--- START ---

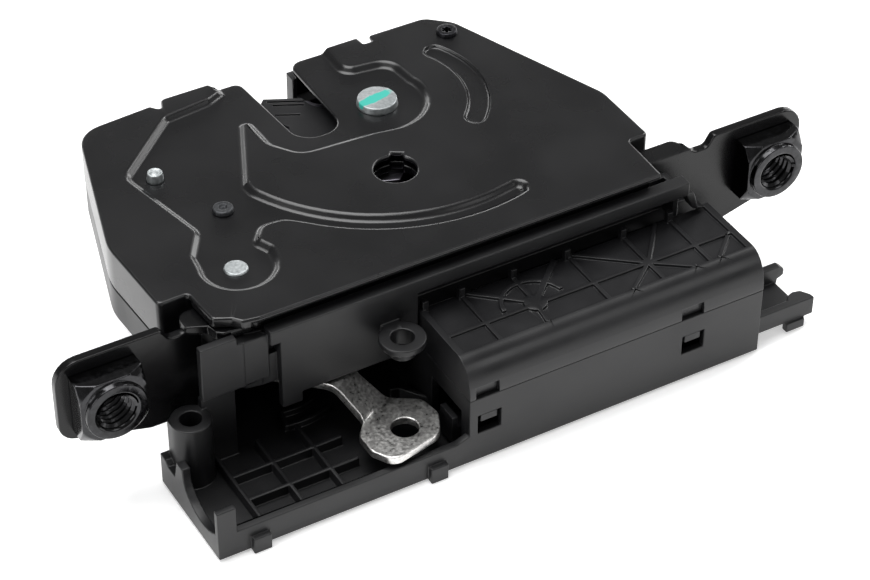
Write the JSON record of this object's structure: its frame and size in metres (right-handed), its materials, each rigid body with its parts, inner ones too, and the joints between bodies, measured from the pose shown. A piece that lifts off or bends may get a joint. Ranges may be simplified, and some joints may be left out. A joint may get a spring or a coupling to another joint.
{
  "type": "trunk latch",
  "caption": "Flat trunk latch: slotted cover plate over a rotary catch, ears with square weld nuts, and a geared actuator box with an open cable tray and release lever",
  "frame": {"origin": "midway between the axes of the two mounting nuts, on the back face of the mounting ears", "axes": "+X along the nuts from the cable tray's end to the plug trough's end, +Y to the striker's mouth, +Z out of the cover plate's face"},
  "size_m": [0.169, 0.0968, 0.037],
  "materials": {
    "cover_sheet": "satin black lacquer over pressed steel",
    "frame_steel": "satin black lacquer",
    "nut_steel": "black zinc",
    "housing_plastic": "fine moulded grain",
    "cap_plastic": "fine moulded grain",
    "dark_plate": "satin",
    "bright_steel": "zinc plated",
    "catch_steel": "ground and hardened",
    "jacket_plastic": "smooth moulded",
    "spring_steel": "drawn wire",
    "bumper_rubber": "matte",
    "dark_fastener": "black zinc",
    "motor_steel": "zinc plated can",
    "pale_plastic": "natural acetal",
    "worm_brass": "turned",
    "contact_brass": "stamped",
    "switch_plastic": "smooth moulded",
    "plunger_plastic": "smooth moulded"
  },
  "bodies": {
    "latch": {"cover_plate": "cover_sheet", "frame_plate": "frame_steel", "weld_nut_left": "nut_steel", "weld_nut_right": "nut_steel", "lock_housing": "housing_plastic", "back_plate": "dark_plate", "catch_pivot": "bright_steel", "catch_spring": "spring_steel", "striker_bumper": "bumper_rubber", "pawl_pivot": "bright_steel", "pawl_spring": "spring_steel", "stop_rivet": "bright_steel", "locating_pin": "dark_fastener", "cover_screw": "dark_fastener", "actuator_housing": "housing_plastic", "actuator_cap": "cap_plastic", "motor_can": "motor_steel", "motor_end_cap": "pale_plastic", "motor_terminals": "contact_brass", "wheel_axle": "bright_steel", "micro_switch": "switch_plastic", "switch_terminals": "contact_brass", "plug_socket": "housing_plastic", "plug_pins": "contact_brass", "lead_frame": "contact_brass", "housing_screws": "dark_fastener"},
    "catch": {"catch_core": "catch_steel", "catch_jacket": "jacket_plastic"},
    "release": {"pawl": "catch_steel", "pawl_sleeve": "bright_steel", "release_lever": "bright_steel"},
    "wheel": {"worm_wheel": "pale_plastic"},
    "rotor": {"motor_shaft": "bright_steel", "worm": "worm_brass"},
    "rack": {"rack_slider": "jacket_plastic"},
    "plunger": {"switch_plunger": "plunger_plastic"}
  },
  "joints": [
    {"name": "catch_turn", "type": "hinge", "parent": "latch", "child": "catch", "pos_m": [0.008, 0.042, 0.0039], "axis": [0, 0, 1], "range_deg": [0, 62], "stiffness_Nm_per_rad": 0.15, "springref_deg": -28.65},
    {"name": "release_turn", "type": "hinge", "parent": "latch", "child": "release", "pos_m": [-0.042, 0.0077, -0.003], "axis": [0, 0, -1], "range_deg": [-5, 9], "stiffness_Nm_per_rad": 0.4},
    {"name": "wheel_turn", "type": "hinge", "parent": "latch", "child": "wheel", "pos_m": [0.0091, -0.0175, -0.0155], "axis": [0, 0, -1], "range_deg": [-37, 67]},
    {"name": "worm_turn", "type": "hinge", "parent": "latch", "child": "rotor", "pos_m": [0.024, -0.0079, -0.0155], "axis": [-1, 0, 0], "range_deg": [-663, 1192]},
    {"name": "rack_slide", "type": "slide", "parent": "latch", "child": "rack", "axis": [-1, 0, 0], "range_m": [-0.0026, 0.0047]},
    {"name": "plunger_slide", "type": "slide", "parent": "latch", "child": "plunger", "axis": [1, 0, 0], "range_m": [0, 0.0009], "stiffness_N_per_m": 150}
  ],
  "couplings": [
    {"joint": "wheel_turn", "follows": "release_turn", "ratio": 7.35},
    {"joint": "worm_turn", "follows": "release_turn", "ratio": 132.3},
    {"joint": "rack_slide", "follows": "release_turn", "m_per_rad": 0.0294}
  ]
}
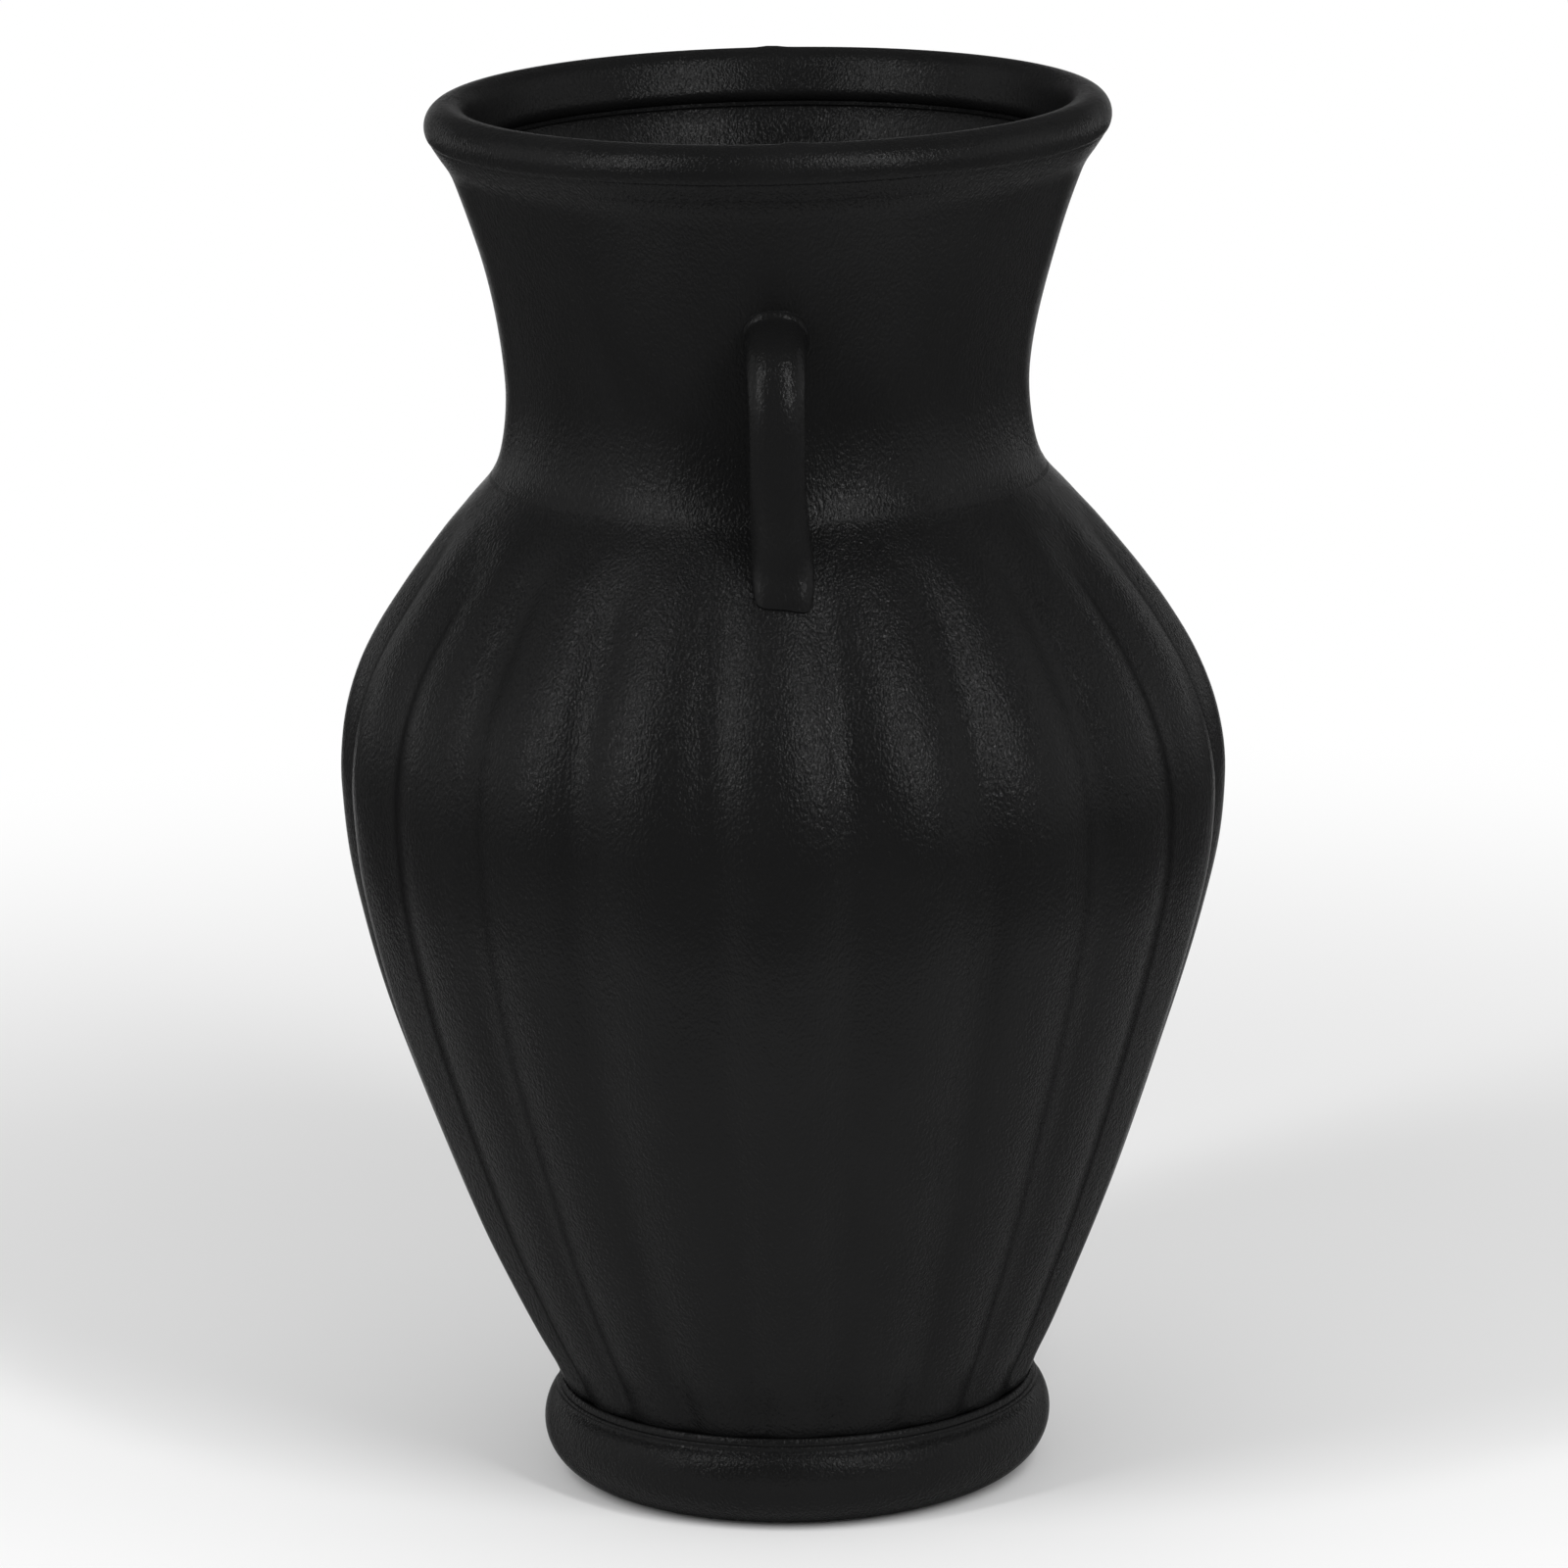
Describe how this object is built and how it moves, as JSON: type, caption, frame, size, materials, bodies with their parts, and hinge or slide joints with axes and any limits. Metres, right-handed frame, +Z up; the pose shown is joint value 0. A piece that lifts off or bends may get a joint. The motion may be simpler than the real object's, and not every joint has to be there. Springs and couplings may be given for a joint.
{
  "type": "two-handled lobed jar",
  "caption": "Decorative ceramic jar with a lobed belly on a round foot, a flared neck with a rolled rim and small strap handles, in matte black glaze.",
  "frame": {"origin": "middle of the ring that the jar stands on, on the floor", "axes": "+Z up along the jar's axis, -Y towards the front handle, +Y towards the back handle, +X to the right when the front handle is seen"},
  "size_m": [0.1896, 0.1896, 0.3005],
  "materials": {
    "black_glaze": "matte pebbled black glaze over fired clay",
    "joint_slip": "fired joining slip under the same matte black glaze"
  },
  "bodies": {
    "root": {"foot_ring": "black_glaze", "foot_joint_slip": "joint_slip", "belly": "black_glaze", "neck_joint_slip": "joint_slip", "neck_collar": "black_glaze", "rim_joint_slip": "joint_slip", "rim_ring": "black_glaze", "handle_front": "black_glaze", "handle_front_upper_slip": "joint_slip", "handle_front_lower_slip": "joint_slip", "handle_back": "black_glaze", "handle_back_upper_slip": "joint_slip", "handle_back_lower_slip": "joint_slip"}
  },
  "joints": []
}
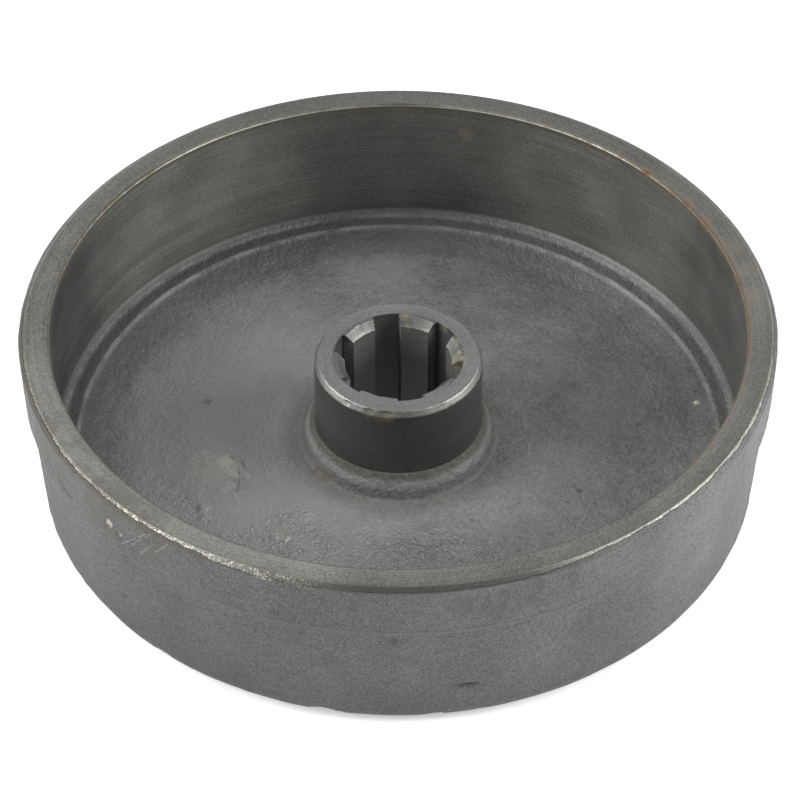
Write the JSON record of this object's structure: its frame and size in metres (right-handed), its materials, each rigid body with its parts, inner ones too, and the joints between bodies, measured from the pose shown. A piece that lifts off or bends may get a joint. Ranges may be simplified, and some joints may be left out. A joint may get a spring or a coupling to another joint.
{
  "type": "brake drum",
  "caption": "Cup-shaped cast-iron drum with a turned inner wall, a chamfered lip and a short hub with a straight-sided splined bore, open at one side.",
  "frame": {"origin": "on the drum's axis, in the plane of the back face that it stands on", "axes": "+Z along the axis, out of the open mouth; +X through the middle of one spline slot"},
  "size_m": [0.1954, 0.1954, 0.051],
  "materials": {
    "ring_iron": "sand-cast outside, fine-turned lip and inner wall, light oil film",
    "web_iron": "as cast, shot-blasted, low bumps",
    "hub_iron": "turned and lightly oiled, bore broached"
  },
  "bodies": {
    "root": {"brake_ring": "ring_iron", "back_ring": "ring_iron", "web_plate": "web_iron", "hub_collar": "web_iron", "splined_hub": "hub_iron"}
  },
  "joints": []
}
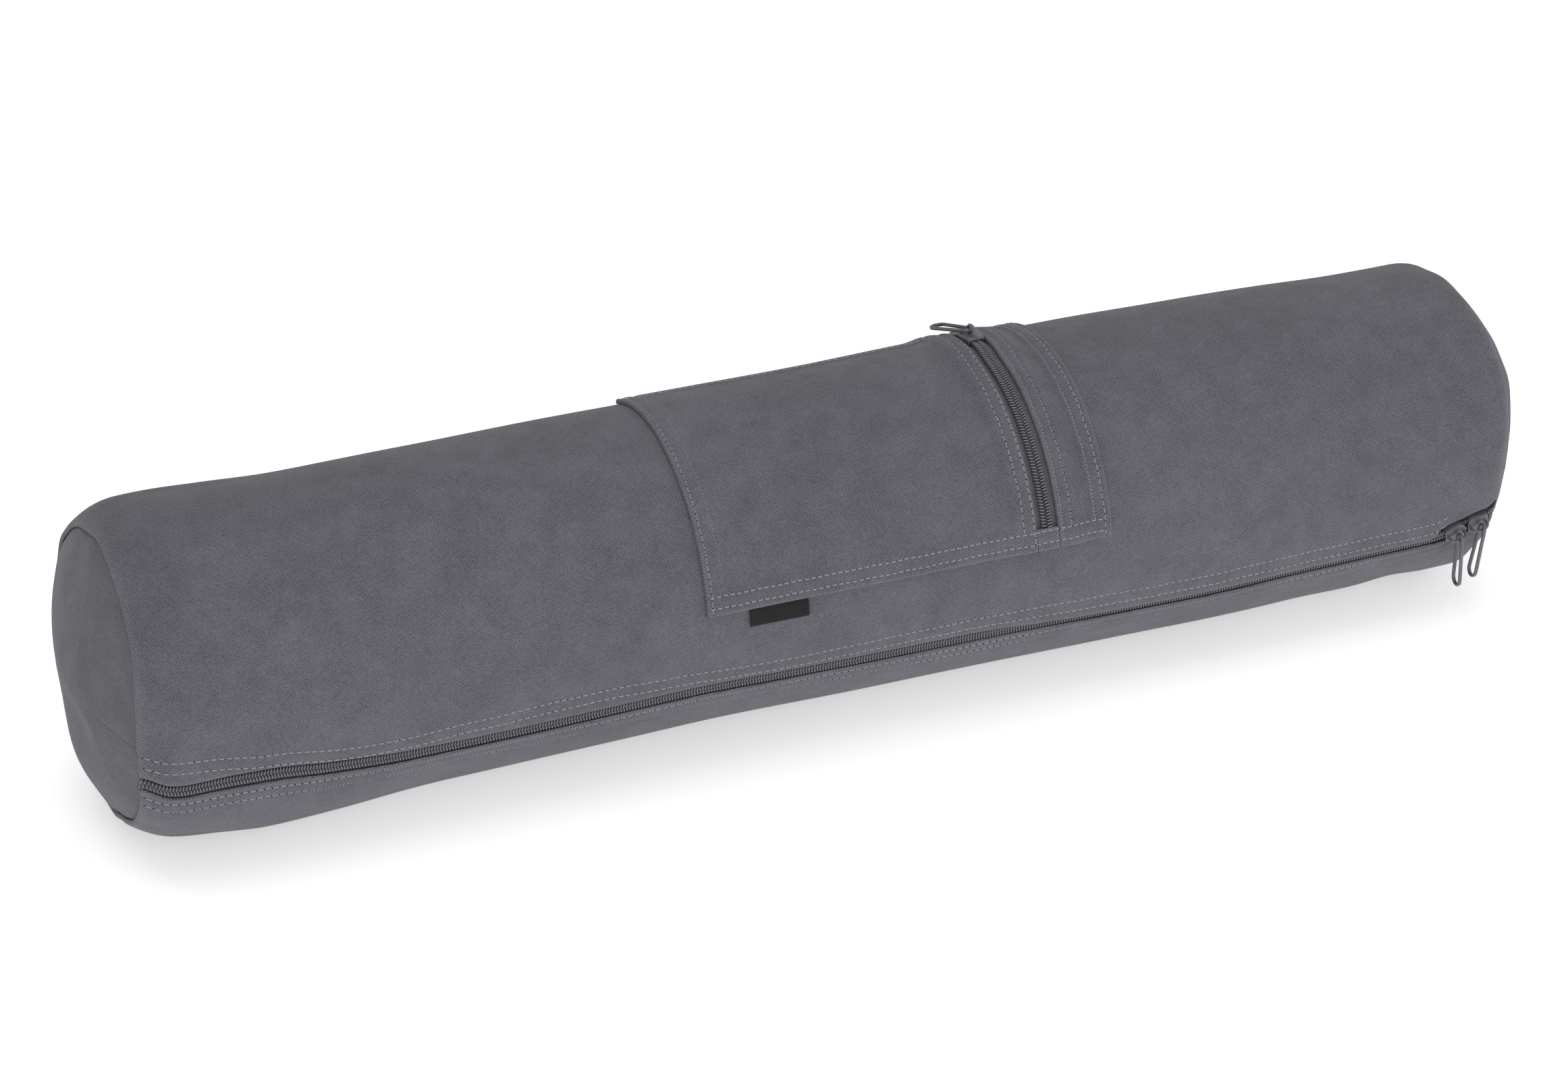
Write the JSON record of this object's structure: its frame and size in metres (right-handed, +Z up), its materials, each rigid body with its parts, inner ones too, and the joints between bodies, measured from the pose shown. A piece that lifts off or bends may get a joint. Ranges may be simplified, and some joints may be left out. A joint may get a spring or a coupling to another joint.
{
  "type": "yoga mat bag",
  "caption": "Closed tube-shaped canvas bag for a rolled yoga mat, with a long coil zip, ring pulls, round end panels and a flat zipped outside pocket.",
  "frame": {"origin": "middle of the flat stretch of the base that the bag rests on", "axes": "+X along the bag towards the two sliders, -Y to the front with the long zip, +Z up"},
  "size_m": [0.6939, 0.1561, 0.1594],
  "materials": {
    "canvas": "matt plain-weave cotton canvas, slate grey",
    "zip_tape": "matt woven polyester tape",
    "zip_coil": "satin nylon coil",
    "zip_metal": "satin grey enamel",
    "label_ribbon": "fine woven black ribbon"
  },
  "bodies": {
    "root": {"body_panel": "canvas", "end_panel_left": "canvas", "end_panel_right": "canvas", "main_zip_tape_upper": "zip_tape", "main_zip_tape_lower": "zip_tape", "main_zip_coil_upper": "zip_coil", "main_zip_coil_lower": "zip_coil", "main_slider_left": "zip_metal", "main_slider_right": "zip_metal", "pocket_panel": "canvas", "pocket_band": "canvas", "pocket_hem_tab": "canvas", "pocket_zip_tape_left": "zip_tape", "pocket_zip_tape_right": "zip_tape", "pocket_zip_coil_left": "zip_coil", "pocket_zip_coil_right": "zip_coil", "pocket_slider": "zip_metal", "label": "label_ribbon"},
    "left_pull": {"main_pull_left": "zip_metal"},
    "right_pull": {"main_pull_right": "zip_metal"},
    "pocket_ring": {"pocket_pull": "zip_metal"}
  },
  "joints": [
    {"name": "left_pull_swing", "type": "hinge", "parent": "root", "child": "left_pull", "pos_m": [0.30664, -0.07567, 0.04326], "axis": [0.9503, -0.0963, 0.2961], "range_deg": [-158, 18]},
    {"name": "right_pull_swing", "type": "hinge", "parent": "root", "child": "right_pull", "pos_m": [0.31768, -0.07677, 0.04695], "axis": [0.9505, -0.0812, 0.2999], "range_deg": [-160, 16]},
    {"name": "pocket_pull_lift", "type": "hinge", "parent": "root", "child": "pocket_ring", "pos_m": [0.08848, 0.01076, 0.15569], "axis": [0.9659, 0.2583, -0.0179], "range_deg": [-1, 145]}
  ]
}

--- END ---

* _Written problem_
Quote, without alteration, the final stretch of the entries: the line with "metres (right-handed, +Z" onward to the last line.

* _Correct output_
Write the JSON record of this object's structure: its frame and size in metres (right-handed, +Z up), its materials, each rigid body with its parts, inner ones too, and the joints between bodies, measured from the pose shown. A piece that lifts off or bends may get a joint. Ranges may be simplified, and some joints may be left out. A joint may get a spring or a coupling to another joint.
{
  "type": "yoga mat bag",
  "caption": "Closed tube-shaped canvas bag for a rolled yoga mat, with a long coil zip, ring pulls, round end panels and a flat zipped outside pocket.",
  "frame": {"origin": "middle of the flat stretch of the base that the bag rests on", "axes": "+X along the bag towards the two sliders, -Y to the front with the long zip, +Z up"},
  "size_m": [0.6939, 0.1561, 0.1594],
  "materials": {
    "canvas": "matt plain-weave cotton canvas, slate grey",
    "zip_tape": "matt woven polyester tape",
    "zip_coil": "satin nylon coil",
    "zip_metal": "satin grey enamel",
    "label_ribbon": "fine woven black ribbon"
  },
  "bodies": {
    "root": {"body_panel": "canvas", "end_panel_left": "canvas", "end_panel_right": "canvas", "main_zip_tape_upper": "zip_tape", "main_zip_tape_lower": "zip_tape", "main_zip_coil_upper": "zip_coil", "main_zip_coil_lower": "zip_coil", "main_slider_left": "zip_metal", "main_slider_right": "zip_metal", "pocket_panel": "canvas", "pocket_band": "canvas", "pocket_hem_tab": "canvas", "pocket_zip_tape_left": "zip_tape", "pocket_zip_tape_right": "zip_tape", "pocket_zip_coil_left": "zip_coil", "pocket_zip_coil_right": "zip_coil", "pocket_slider": "zip_metal", "label": "label_ribbon"},
    "left_pull": {"main_pull_left": "zip_metal"},
    "right_pull": {"main_pull_right": "zip_metal"},
    "pocket_ring": {"pocket_pull": "zip_metal"}
  },
  "joints": [
    {"name": "left_pull_swing", "type": "hinge", "parent": "root", "child": "left_pull", "pos_m": [0.30664, -0.07567, 0.04326], "axis": [0.9503, -0.0963, 0.2961], "range_deg": [-158, 18]},
    {"name": "right_pull_swing", "type": "hinge", "parent": "root", "child": "right_pull", "pos_m": [0.31768, -0.07677, 0.04695], "axis": [0.9505, -0.0812, 0.2999], "range_deg": [-160, 16]},
    {"name": "pocket_pull_lift", "type": "hinge", "parent": "root", "child": "pocket_ring", "pos_m": [0.08848, 0.01076, 0.15569], "axis": [0.9659, 0.2583, -0.0179], "range_deg": [-1, 145]}
  ]
}